• Federal District Court Holds that Mere Repairs or Attempts to Repair Do Not Serve to Equitably Toll the Statute of Limitations
  • February 11, 2016 | Authors: David S. Coats; John T. Crook; David S. Wisz
  • Law Firm: Bailey & Dixon, L.L.P. - Raleigh Office
  • A common issue in construction defect litigation is whether a party’s attempt to repair damages precludes it from later arguing that an owner’s claim against it is barred by the statute of limitations. In Petty v. Marvin Lumber and Cedar Company, 2015 U.S. Dist. LEXIS 121369 (E.D.N.C., Sept. 11, 2015), a federal district court judge found that repairs or attempted repairs were not alone sufficient to preclude reliance on a statute of limitations defense.

    In Petty, the plaintiffs’ house was constructed by their general contractor from 2008 to 2009. Plaintiffs purchased all of their windows from Marvin in July 2008 and had them installed by the builder. A certificate of occupancy was issued for the residence in June 2009. Following a September 2010 storm, plaintiffs observed window leaks and contacted both Marvin and their builder about the same. Marvin ultimately serviced the windows in May 2011, but the windows leaked again in June and October 2012. In November 2012, plaintiffs’ builder performed another leak test which showed that the windows continued to leak. Plaintiffs thereafter filed a Complaint against Marvin in September 2013 asserting claims for breach of contract and breach of warranty.

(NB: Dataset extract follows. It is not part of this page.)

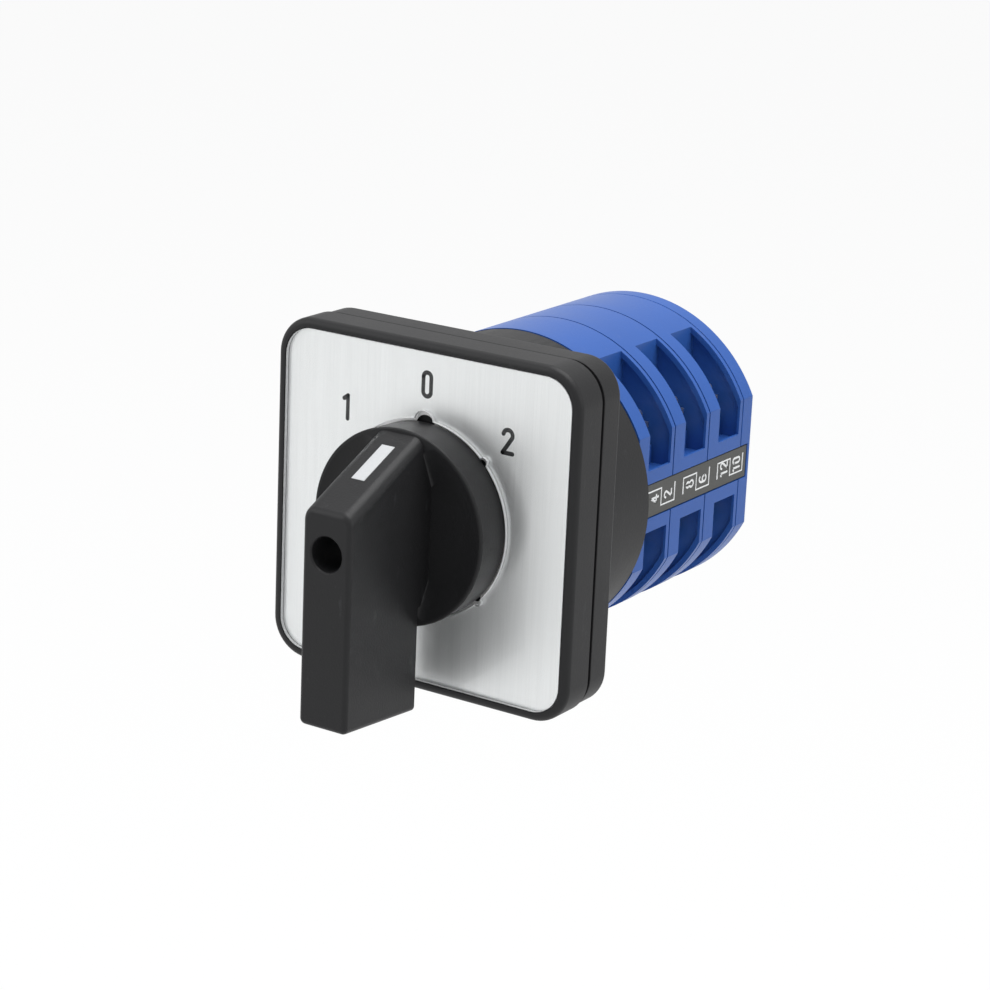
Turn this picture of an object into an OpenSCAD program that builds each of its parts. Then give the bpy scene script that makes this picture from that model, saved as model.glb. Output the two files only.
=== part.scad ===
// Panel-mounted rotary transfer switch with positions 1 - 0 - 2 and three contact stages.
// X runs right and Z runs up as the user sees the dial; Y runs from the user into the cabinet.
// The origin lies on the shaft's axis, in the plane where the front plate meets the rear flange.
// Sizes are in millimetres. Distances "out" are measured from the panel towards the user.

/* [Front plate] */
// Side of the square front plate
plate_w = 64; // [60:0.5:76]
// Distance that the front plate stands out from the panel
plate_out = 7.6; // [6.5:0.1:10]
// Corner radius of the front plate
plate_corner = 7.2; // [4:0.1:8]
// Width of the black border around the dial
border_w = 1.75; // [1.2:0.05:3]
// Thickness of the clear cover over the dial
cover_t = 0.8; // [0.6:0.1:1.4]
// Thickness of the metal dial plate
dial_t = 0.5; // [0.3:0.1:1]
// Width of the ring gap between the handle's skirt and the clear cover
skirt_gap = 0.5; // [0.3:0.05:1]
// Thickness of the front plate's floor and of the flange's front wall
floor_t = 2; // [1.6:0.1:3]
// Distance between the panel screws, along both sides of the square
screw_pitch = 48; // [46:0.5:52]
// Diameter of the four panel screw holes
screw_hole_d = 4.5; // [3.4:0.1:5]

/* [Handle] */
// Radius of the handle's round skirt
skirt_r = 17.5; // [15:0.1:20]
// Distance from the panel to the skirt's front edge
skirt_out = 14.5; // [12:0.1:17]
// Width of the grip bar
bar_w = 10; // [8:0.1:12]
// Distance from the panel to the front face of the grip bar
bar_out = 35.1; // [30:0.1:42]
// Height of the front face's upper edge above the axis
bar_top = 7.5; // [6:0.1:10]
// Length of the grip bar below the axis
bar_drop = 32.5; // [28:0.1:38]
// Width of the white pointer on the bar's slope
pointer_w = 2.8; // [2:0.1:4]
// Length of the white pointer along the slope
pointer_len = 9.8; // [7:0.1:12]

/* [Body] */
// Radius of the round body behind the panel
body_r = 28.5; // [26:0.1:30]
// Half the distance between the body's two side flats
flat_x = 25.6; // [24.5:0.1:27]
// Distance from the front plate's edge to the rear flange's edge
flange_inset = 0.3; // [0:0.1:1]
// Thickness of the rear flange
flange_t = 6.2; // [4.5:0.1:7]
// Length of the black head, flange included
head_len = 23.4; // [22.4:0.1:28]
// Length of one contact stage
stage_len = 12.8; // [12.4:0.1:16]
// Thickness of the back plate
back_t = 3.8; // [3.2:0.1:5]
// Thickness of a stage's front wall
wall_t = 2.2; // [1.6:0.1:2.6]
// Thickness of the body's outer shell
shell_t = 1.8; // [1.4:0.1:2.2]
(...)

    Marvin sought dismissal of the Plaintiffs’ claims on the basis of the 3-year statute of limitations for breach of contract and 4-year statute of limitations for breach of warranty claims, and the Court agreed. The Court noted the general rule in North Carolina that “a statute of limitations is tolled during the time the seller endeavors to make repairs to enable the product to comply with a warranty.” According to the Court, however, it was up to the plaintiffs to further plead sufficient facts giving rise to such equitable tolling. Reviewing the plaintiffs’ Complaint before it, the Court noted that although there were allegations about the repair attempts by Marvin in May 2011, plaintiffs failed to “specify how long these assessments and repairs took.” Furthermore, plaintiffs failed to detail any representations made by Marvin which might have induced them to delay the filing of their lawsuit. As such, plaintiffs’ claims for breach of contract and breach of warranty were barred by the statute of limitations.

    The Court’s decision in Petty is instructive on the issue of when repairs (or attempted repairs) are alleged to preclude a defendant from relying on a statute of limitations defense. Merely stating that such repairs were made or attempted is insufficient, and the Complaint should allege facts sufficient for the Court to determine how long those repairs took along with any representations by the defendant as to whether the repairs had “fixed” the problem.